→ **Information shown**:
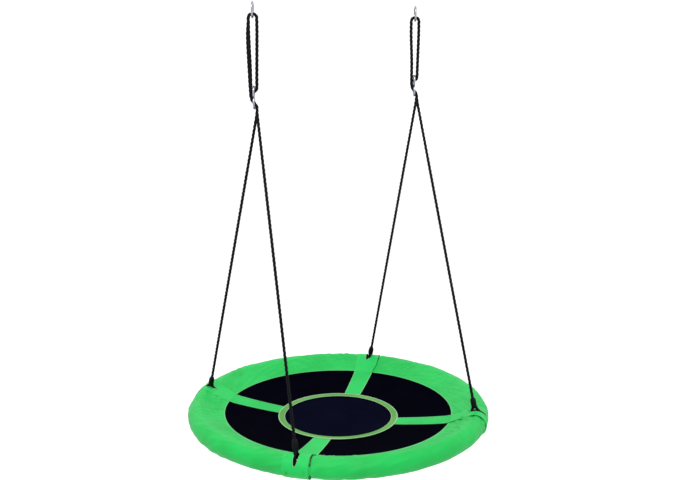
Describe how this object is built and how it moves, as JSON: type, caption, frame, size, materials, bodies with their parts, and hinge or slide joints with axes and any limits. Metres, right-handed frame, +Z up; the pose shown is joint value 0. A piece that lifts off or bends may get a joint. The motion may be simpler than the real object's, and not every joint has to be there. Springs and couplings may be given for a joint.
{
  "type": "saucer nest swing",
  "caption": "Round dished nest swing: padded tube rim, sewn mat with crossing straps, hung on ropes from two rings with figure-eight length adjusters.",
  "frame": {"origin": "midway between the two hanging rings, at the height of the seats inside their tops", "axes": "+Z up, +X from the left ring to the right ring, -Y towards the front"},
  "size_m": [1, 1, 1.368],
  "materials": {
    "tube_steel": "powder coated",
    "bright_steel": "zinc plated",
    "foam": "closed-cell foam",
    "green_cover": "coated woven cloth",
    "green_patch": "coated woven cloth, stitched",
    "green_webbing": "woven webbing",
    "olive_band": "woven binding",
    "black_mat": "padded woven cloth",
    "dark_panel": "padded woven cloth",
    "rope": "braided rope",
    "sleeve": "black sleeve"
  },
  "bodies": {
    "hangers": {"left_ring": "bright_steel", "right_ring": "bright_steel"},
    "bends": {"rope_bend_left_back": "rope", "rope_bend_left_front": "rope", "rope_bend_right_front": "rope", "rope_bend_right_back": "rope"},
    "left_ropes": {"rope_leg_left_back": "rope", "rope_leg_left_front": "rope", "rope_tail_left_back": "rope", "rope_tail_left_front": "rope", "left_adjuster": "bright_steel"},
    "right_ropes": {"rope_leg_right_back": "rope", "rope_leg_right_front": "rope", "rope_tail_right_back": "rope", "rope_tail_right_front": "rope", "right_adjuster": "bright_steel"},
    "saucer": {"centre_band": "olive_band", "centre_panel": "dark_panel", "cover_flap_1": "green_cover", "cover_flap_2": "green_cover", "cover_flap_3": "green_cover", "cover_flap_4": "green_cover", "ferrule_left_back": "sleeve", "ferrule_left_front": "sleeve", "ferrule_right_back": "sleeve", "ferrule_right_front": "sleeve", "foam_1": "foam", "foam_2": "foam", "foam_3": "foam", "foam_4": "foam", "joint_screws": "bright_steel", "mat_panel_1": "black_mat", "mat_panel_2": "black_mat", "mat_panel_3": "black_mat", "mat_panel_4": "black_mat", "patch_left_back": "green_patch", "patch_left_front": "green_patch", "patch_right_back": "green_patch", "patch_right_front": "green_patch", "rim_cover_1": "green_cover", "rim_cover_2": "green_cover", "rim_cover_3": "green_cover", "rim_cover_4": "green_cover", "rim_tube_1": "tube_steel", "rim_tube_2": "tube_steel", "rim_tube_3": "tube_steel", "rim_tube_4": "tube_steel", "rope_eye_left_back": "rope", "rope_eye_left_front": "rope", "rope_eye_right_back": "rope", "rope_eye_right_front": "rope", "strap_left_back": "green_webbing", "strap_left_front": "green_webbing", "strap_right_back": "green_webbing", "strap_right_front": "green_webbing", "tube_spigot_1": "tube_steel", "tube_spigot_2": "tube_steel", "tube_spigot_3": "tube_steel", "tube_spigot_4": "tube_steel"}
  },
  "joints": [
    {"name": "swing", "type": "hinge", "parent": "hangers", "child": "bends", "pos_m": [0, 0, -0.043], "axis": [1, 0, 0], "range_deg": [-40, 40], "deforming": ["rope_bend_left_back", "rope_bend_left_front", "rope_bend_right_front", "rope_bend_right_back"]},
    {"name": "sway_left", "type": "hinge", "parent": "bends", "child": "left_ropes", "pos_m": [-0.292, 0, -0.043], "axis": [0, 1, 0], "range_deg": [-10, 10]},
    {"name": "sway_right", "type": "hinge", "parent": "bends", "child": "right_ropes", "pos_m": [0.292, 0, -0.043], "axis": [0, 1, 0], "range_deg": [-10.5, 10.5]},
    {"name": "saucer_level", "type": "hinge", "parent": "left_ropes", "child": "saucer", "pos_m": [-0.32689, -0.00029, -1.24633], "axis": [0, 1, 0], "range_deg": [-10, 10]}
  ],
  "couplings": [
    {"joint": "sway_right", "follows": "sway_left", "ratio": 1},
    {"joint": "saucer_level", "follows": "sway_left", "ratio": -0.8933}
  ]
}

→ **Set problem**: Write out the entire listing exactly.

→ **Answer to the task**:
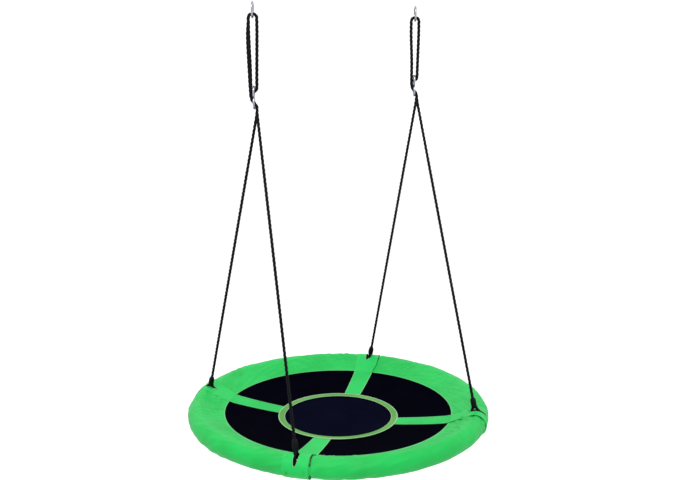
Describe how this object is built and how it moves, as JSON: type, caption, frame, size, materials, bodies with their parts, and hinge or slide joints with axes and any limits. Metres, right-handed frame, +Z up; the pose shown is joint value 0. A piece that lifts off or bends may get a joint. The motion may be simpler than the real object's, and not every joint has to be there. Springs and couplings may be given for a joint.
{
  "type": "saucer nest swing",
  "caption": "Round dished nest swing: padded tube rim, sewn mat with crossing straps, hung on ropes from two rings with figure-eight length adjusters.",
  "frame": {"origin": "midway between the two hanging rings, at the height of the seats inside their tops", "axes": "+Z up, +X from the left ring to the right ring, -Y towards the front"},
  "size_m": [1, 1, 1.368],
  "materials": {
    "tube_steel": "powder coated",
    "bright_steel": "zinc plated",
    "foam": "closed-cell foam",
    "green_cover": "coated woven cloth",
    "green_patch": "coated woven cloth, stitched",
    "green_webbing": "woven webbing",
    "olive_band": "woven binding",
    "black_mat": "padded woven cloth",
    "dark_panel": "padded woven cloth",
    "rope": "braided rope",
    "sleeve": "black sleeve"
  },
  "bodies": {
    "hangers": {"left_ring": "bright_steel", "right_ring": "bright_steel"},
    "bends": {"rope_bend_left_back": "rope", "rope_bend_left_front": "rope", "rope_bend_right_front": "rope", "rope_bend_right_back": "rope"},
    "left_ropes": {"rope_leg_left_back": "rope", "rope_leg_left_front": "rope", "rope_tail_left_back": "rope", "rope_tail_left_front": "rope", "left_adjuster": "bright_steel"},
    "right_ropes": {"rope_leg_right_back": "rope", "rope_leg_right_front": "rope", "rope_tail_right_back": "rope", "rope_tail_right_front": "rope", "right_adjuster": "bright_steel"},
    "saucer": {"centre_band": "olive_band", "centre_panel": "dark_panel", "cover_flap_1": "green_cover", "cover_flap_2": "green_cover", "cover_flap_3": "green_cover", "cover_flap_4": "green_cover", "ferrule_left_back": "sleeve", "ferrule_left_front": "sleeve", "ferrule_right_back": "sleeve", "ferrule_right_front": "sleeve", "foam_1": "foam", "foam_2": "foam", "foam_3": "foam", "foam_4": "foam", "joint_screws": "bright_steel", "mat_panel_1": "black_mat", "mat_panel_2": "black_mat", "mat_panel_3": "black_mat", "mat_panel_4": "black_mat", "patch_left_back": "green_patch", "patch_left_front": "green_patch", "patch_right_back": "green_patch", "patch_right_front": "green_patch", "rim_cover_1": "green_cover", "rim_cover_2": "green_cover", "rim_cover_3": "green_cover", "rim_cover_4": "green_cover", "rim_tube_1": "tube_steel", "rim_tube_2": "tube_steel", "rim_tube_3": "tube_steel", "rim_tube_4": "tube_steel", "rope_eye_left_back": "rope", "rope_eye_left_front": "rope", "rope_eye_right_back": "rope", "rope_eye_right_front": "rope", "strap_left_back": "green_webbing", "strap_left_front": "green_webbing", "strap_right_back": "green_webbing", "strap_right_front": "green_webbing", "tube_spigot_1": "tube_steel", "tube_spigot_2": "tube_steel", "tube_spigot_3": "tube_steel", "tube_spigot_4": "tube_steel"}
  },
  "joints": [
    {"name": "swing", "type": "hinge", "parent": "hangers", "child": "bends", "pos_m": [0, 0, -0.043], "axis": [1, 0, 0], "range_deg": [-40, 40], "deforming": ["rope_bend_left_back", "rope_bend_left_front", "rope_bend_right_front", "rope_bend_right_back"]},
    {"name": "sway_left", "type": "hinge", "parent": "bends", "child": "left_ropes", "pos_m": [-0.292, 0, -0.043], "axis": [0, 1, 0], "range_deg": [-10, 10]},
    {"name": "sway_right", "type": "hinge", "parent": "bends", "child": "right_ropes", "pos_m": [0.292, 0, -0.043], "axis": [0, 1, 0], "range_deg": [-10.5, 10.5]},
    {"name": "saucer_level", "type": "hinge", "parent": "left_ropes", "child": "saucer", "pos_m": [-0.32689, -0.00029, -1.24633], "axis": [0, 1, 0], "range_deg": [-10, 10]}
  ],
  "couplings": [
    {"joint": "sway_right", "follows": "sway_left", "ratio": 1},
    {"joint": "saucer_level", "follows": "sway_left", "ratio": -0.8933}
  ]
}